Copy the data exactly from the line that contains "Write part 2" through the line that contains "return ridge(k + 1, r) - ridge(k, r)", keeping both end lines and leaving out everything else.

### SUPPLIED RECORDS

__________________________________________________

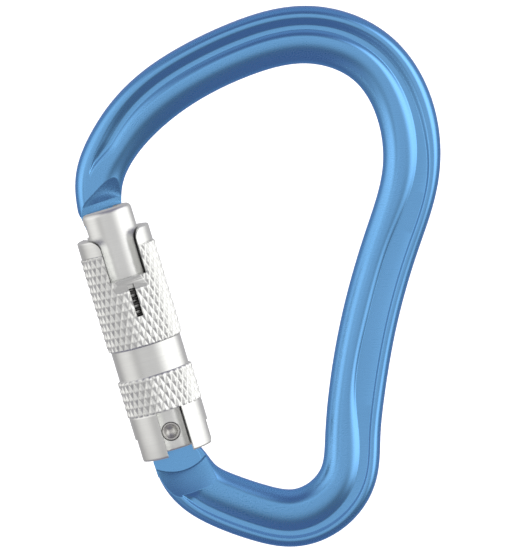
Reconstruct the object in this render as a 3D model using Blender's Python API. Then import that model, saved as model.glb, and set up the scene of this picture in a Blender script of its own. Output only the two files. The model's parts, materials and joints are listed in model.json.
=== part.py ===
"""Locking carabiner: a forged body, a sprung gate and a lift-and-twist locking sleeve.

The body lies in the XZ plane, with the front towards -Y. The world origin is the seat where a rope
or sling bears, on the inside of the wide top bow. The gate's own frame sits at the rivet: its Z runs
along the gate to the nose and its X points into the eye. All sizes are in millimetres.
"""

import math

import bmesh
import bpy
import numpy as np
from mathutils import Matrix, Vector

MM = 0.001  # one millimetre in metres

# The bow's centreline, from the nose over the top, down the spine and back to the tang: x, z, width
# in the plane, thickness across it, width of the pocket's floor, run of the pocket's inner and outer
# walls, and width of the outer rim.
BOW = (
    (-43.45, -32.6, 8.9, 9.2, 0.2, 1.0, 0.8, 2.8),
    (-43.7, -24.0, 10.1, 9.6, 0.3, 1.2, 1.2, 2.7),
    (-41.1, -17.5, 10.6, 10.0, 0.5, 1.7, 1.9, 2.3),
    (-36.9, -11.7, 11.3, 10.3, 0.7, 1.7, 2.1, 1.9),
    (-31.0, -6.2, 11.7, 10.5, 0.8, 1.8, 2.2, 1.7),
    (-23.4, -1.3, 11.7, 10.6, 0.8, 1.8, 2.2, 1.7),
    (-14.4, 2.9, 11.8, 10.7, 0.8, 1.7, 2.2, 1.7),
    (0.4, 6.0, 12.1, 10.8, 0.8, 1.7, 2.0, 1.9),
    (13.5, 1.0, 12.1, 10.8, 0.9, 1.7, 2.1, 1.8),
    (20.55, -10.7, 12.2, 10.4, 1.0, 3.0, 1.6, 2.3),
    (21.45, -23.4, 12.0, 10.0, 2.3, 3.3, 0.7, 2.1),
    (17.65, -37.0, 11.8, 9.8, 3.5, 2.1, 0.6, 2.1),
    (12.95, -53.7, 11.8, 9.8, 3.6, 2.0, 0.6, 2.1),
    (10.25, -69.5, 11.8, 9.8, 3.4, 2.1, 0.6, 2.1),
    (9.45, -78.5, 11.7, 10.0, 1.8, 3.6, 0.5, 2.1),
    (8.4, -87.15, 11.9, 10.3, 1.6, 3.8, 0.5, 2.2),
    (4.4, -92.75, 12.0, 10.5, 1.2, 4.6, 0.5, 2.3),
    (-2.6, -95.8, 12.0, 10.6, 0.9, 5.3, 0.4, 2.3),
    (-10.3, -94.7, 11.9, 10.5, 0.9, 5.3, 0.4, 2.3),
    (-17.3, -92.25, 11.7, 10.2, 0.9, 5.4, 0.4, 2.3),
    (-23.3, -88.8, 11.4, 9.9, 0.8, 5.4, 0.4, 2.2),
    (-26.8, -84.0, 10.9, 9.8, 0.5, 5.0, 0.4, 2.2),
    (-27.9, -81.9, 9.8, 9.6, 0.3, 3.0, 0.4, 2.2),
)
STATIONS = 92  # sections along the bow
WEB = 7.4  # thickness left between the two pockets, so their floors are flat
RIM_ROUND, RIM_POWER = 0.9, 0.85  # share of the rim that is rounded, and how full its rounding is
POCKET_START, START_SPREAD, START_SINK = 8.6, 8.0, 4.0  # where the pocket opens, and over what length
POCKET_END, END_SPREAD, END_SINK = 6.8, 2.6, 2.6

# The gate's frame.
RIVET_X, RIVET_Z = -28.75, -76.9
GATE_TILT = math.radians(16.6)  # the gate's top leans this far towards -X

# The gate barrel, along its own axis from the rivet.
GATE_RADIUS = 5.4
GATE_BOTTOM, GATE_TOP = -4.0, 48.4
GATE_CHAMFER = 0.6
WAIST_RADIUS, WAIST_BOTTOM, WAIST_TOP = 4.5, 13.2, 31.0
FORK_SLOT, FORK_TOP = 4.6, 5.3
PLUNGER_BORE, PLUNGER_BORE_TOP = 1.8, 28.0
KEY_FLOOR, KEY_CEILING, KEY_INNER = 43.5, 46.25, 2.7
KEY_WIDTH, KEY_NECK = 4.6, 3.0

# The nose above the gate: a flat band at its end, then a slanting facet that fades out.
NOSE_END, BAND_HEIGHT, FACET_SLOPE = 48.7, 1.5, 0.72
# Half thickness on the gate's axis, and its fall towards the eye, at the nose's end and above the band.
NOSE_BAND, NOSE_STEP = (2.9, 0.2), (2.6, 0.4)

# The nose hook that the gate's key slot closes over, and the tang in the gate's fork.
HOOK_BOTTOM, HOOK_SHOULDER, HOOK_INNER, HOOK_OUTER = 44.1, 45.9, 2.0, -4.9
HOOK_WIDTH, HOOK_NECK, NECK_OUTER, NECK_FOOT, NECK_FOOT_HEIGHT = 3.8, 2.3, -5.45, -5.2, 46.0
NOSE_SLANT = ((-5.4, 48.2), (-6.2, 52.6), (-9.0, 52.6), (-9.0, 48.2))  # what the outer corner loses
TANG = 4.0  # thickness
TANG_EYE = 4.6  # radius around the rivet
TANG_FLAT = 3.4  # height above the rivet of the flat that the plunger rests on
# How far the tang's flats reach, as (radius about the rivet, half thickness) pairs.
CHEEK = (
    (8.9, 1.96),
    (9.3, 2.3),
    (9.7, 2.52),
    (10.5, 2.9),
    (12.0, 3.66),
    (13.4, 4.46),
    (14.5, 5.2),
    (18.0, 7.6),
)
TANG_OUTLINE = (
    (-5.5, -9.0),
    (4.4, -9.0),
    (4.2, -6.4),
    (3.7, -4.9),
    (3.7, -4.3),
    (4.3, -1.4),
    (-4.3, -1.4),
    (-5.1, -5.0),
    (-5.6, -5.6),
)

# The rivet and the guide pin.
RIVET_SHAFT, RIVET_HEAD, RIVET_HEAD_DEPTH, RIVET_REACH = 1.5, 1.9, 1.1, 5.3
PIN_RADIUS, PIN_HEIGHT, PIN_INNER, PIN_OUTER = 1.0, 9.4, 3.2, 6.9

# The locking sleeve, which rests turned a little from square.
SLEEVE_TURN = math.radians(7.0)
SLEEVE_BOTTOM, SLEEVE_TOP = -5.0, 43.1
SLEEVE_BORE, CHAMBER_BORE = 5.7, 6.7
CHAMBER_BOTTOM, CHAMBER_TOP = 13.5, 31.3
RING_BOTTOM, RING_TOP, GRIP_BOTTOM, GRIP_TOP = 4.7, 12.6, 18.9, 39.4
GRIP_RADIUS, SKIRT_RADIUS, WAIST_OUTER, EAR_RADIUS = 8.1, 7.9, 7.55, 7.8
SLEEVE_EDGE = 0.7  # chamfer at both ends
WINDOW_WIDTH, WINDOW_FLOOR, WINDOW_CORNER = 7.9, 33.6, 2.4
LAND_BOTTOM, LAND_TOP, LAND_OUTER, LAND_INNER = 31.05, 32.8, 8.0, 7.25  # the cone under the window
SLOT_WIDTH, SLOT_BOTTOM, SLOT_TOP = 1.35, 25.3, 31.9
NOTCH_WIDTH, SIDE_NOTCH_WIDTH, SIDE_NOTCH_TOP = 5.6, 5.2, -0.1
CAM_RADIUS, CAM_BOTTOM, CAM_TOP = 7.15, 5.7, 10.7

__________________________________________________

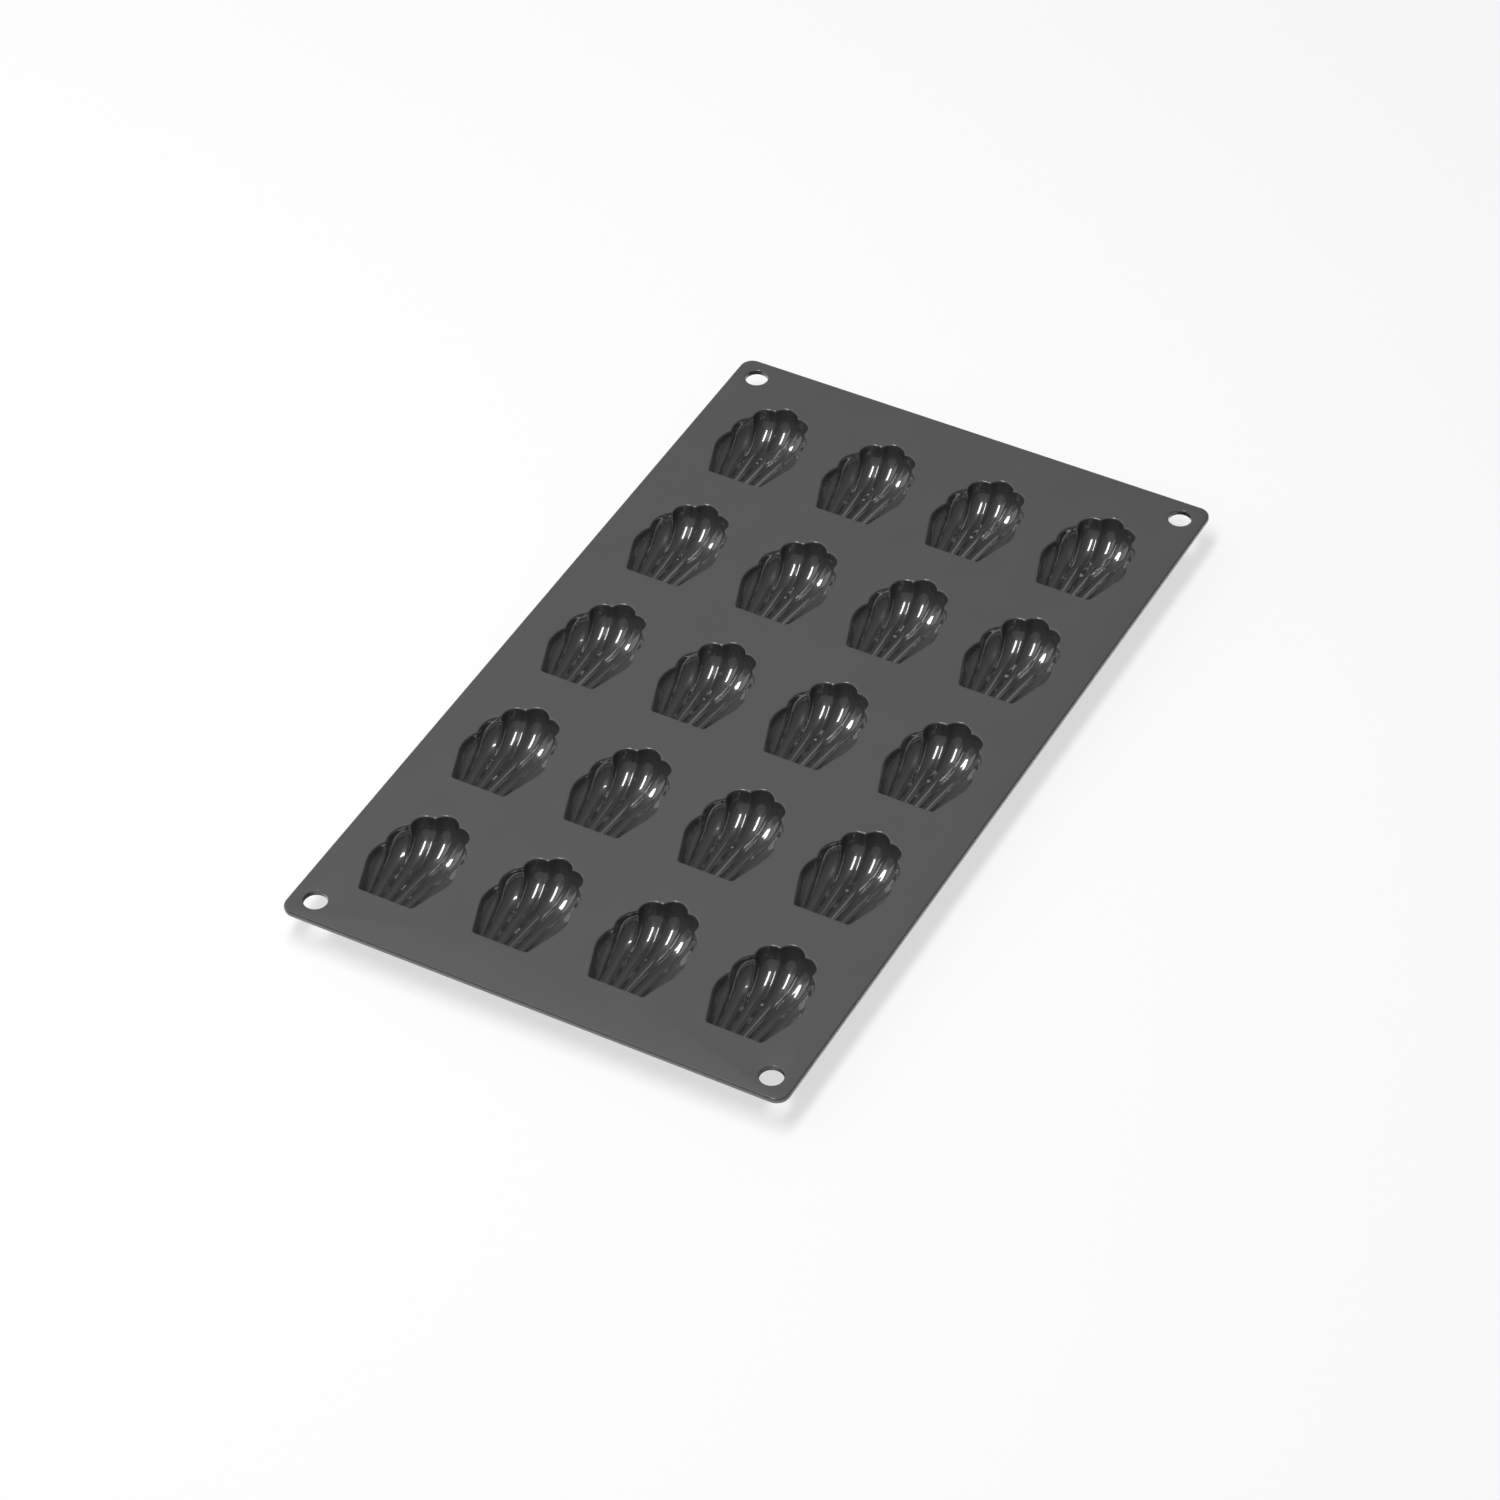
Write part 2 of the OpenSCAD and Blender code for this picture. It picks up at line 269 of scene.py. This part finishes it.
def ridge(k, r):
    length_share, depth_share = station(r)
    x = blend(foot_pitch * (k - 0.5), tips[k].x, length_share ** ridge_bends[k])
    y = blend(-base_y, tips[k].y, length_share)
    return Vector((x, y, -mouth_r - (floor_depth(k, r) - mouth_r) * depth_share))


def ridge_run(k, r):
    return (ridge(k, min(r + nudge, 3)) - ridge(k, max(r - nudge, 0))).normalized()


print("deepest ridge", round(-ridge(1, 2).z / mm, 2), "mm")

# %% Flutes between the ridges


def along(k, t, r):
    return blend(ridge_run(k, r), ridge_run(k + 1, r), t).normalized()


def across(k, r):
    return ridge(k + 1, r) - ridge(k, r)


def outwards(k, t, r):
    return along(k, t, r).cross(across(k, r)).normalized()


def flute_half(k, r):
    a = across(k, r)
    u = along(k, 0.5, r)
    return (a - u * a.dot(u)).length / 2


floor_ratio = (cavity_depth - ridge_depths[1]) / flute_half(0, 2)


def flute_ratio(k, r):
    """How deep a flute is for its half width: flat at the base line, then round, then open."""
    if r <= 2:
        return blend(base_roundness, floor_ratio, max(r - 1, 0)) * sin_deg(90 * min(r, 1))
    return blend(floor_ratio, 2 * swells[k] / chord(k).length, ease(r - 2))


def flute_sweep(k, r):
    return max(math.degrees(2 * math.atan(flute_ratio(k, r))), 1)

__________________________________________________

### OUTPUT
Write part 2 of the OpenSCAD and Blender code for this picture. It picks up at line 269 of scene.py. This part finishes it.
def ridge(k, r):
    length_share, depth_share = station(r)
    x = blend(foot_pitch * (k - 0.5), tips[k].x, length_share ** ridge_bends[k])
    y = blend(-base_y, tips[k].y, length_share)
    return Vector((x, y, -mouth_r - (floor_depth(k, r) - mouth_r) * depth_share))


def ridge_run(k, r):
    return (ridge(k, min(r + nudge, 3)) - ridge(k, max(r - nudge, 0))).normalized()


print("deepest ridge", round(-ridge(1, 2).z / mm, 2), "mm")

# %% Flutes between the ridges


def along(k, t, r):
    return blend(ridge_run(k, r), ridge_run(k + 1, r), t).normalized()


def across(k, r):
    return ridge(k + 1, r) - ridge(k, r)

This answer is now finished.